ててて協働組合 共同代表・吉川友紀子さん(前列中央)、広報・田原奈央子さん(後列右から2番目)

−−今回の『ててて商談会2021.10』はコロナ禍以降2回目の開催です。
 田原:検温や消毒、混雑度を見ながらの入場制限など感染症対策を徹底した上で、約80社が集まる場になりました。地域によって人が集う場所に対する警戒や危機感はまだまだ大きく、緊張が続く状況ではあります。
 ただ、コロナ禍以降も出展応募は減っておらず『ここで止まっているわけにいかない、止まっていたら息絶えてしまう』という作り手のエネルギーも強く感じます。
 吉川:来場者数もコロナ禍以前に比べると減少傾向です。その一方で滞在時間や人数を絞ってブースをまわる方が増え「商談」としての純度は上がっている印象があります。
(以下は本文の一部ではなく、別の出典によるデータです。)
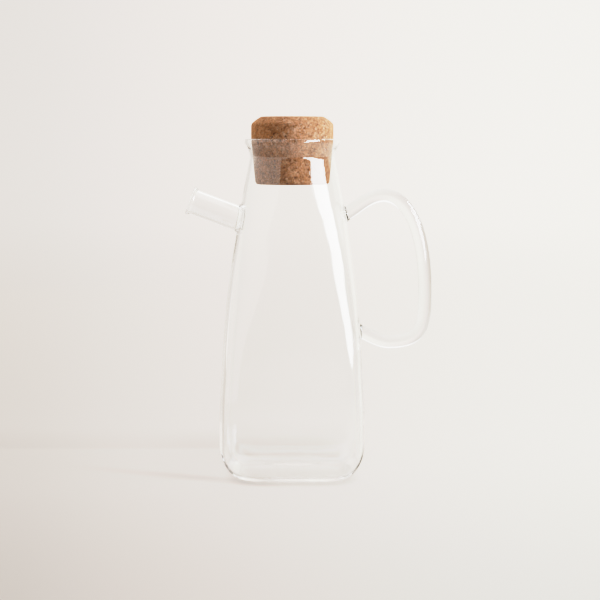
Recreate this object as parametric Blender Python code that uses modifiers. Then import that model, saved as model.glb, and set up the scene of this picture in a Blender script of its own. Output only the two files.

−−商談の場だけでなく「コミュニティー」の醸成も重要視されています。
 田原:来場者との出会いはもちろん、作り手の交流も大切にしている要素のひとつです。今回は開場前に内覧会を実施し、参加者同士がお互いを知るための時間を作りました。
 吉川:各ブースは原則として壁や仕切りを立てないルールにしており、近くに配置された方々が自然に対話できる距離感を設計しました。また、運営と参加者双方が「商談会を作る仲間」として、意見や気づきを次のイベントにつなげるようにしています。

ててて商談会2021.10集合写真(撮影時以外はマスクを着用し感染症対策を実施した上で開催)

−−さまざまな「作り手」が参加しています。現場の課題や変化をどう見ますか。
 吉川:コロナ禍の影響や後継者不足、事業承継など、ものづくりの世界には循環や継続に関する課題が多くあります。一方で、かたくなに何かを作ることにこだわるのではなく、仕事の在り方を柔軟に捉えている作り手もいます。出展者には、事業をアップデートするための挑戦や仲間探しの機会としてこの商談会に参加される方が多い印象です。

−−「ててて協働組合」としての今後の展望は。
 吉川:商談会で実践している「作り手と伝え手」の出会いに加え「伝え手と使い手」、「使い手と作り手」のつながりについても考えています。激しく変化する環境の中、危機感や課題を持っているのは作り手だけではありません。どの立場も一人でできることは限られるけれど、仲間と出会うことでポジティブな変革を起こせる場合もあります。作る・伝える・使う、それぞれの当事者が集まり、暮らしや生活を豊かにしていく生態系を目指していきたいです。


記事内写真提供:ててて協働組合 撮影:宮下直樹

ニュースイッチオリジナル
濱中望実
濱中望実 Hamanaka Nozomi デジタルメディア局コンテンツサービス部
続けるかやめるか。リアルかオンラインか。一人かみんなか……。閉ざされた環境や変化の激しい状況では二者択一に思える選択肢も、描きたい未来を問いながら進む中で新たな道が見えることもあります。その過程ではビジネスにおける連携はもちろん、職域や業界を超えて対話できる、志を同じくする仲間の存在も重要と感じる取材でした。リアルイベントが少しずつ再開したり、オンラインとのハイブリッド形式で開催する展示会が増えたりと、ビジネスにおける場づくりも今後の方向性を模索しながら前に進もうとしている状況にあります。出展者・参加者はもちろん、主催者も企画やイベントを通して提供したい価値やコミュニケーションの在り方を考える姿勢が大切です。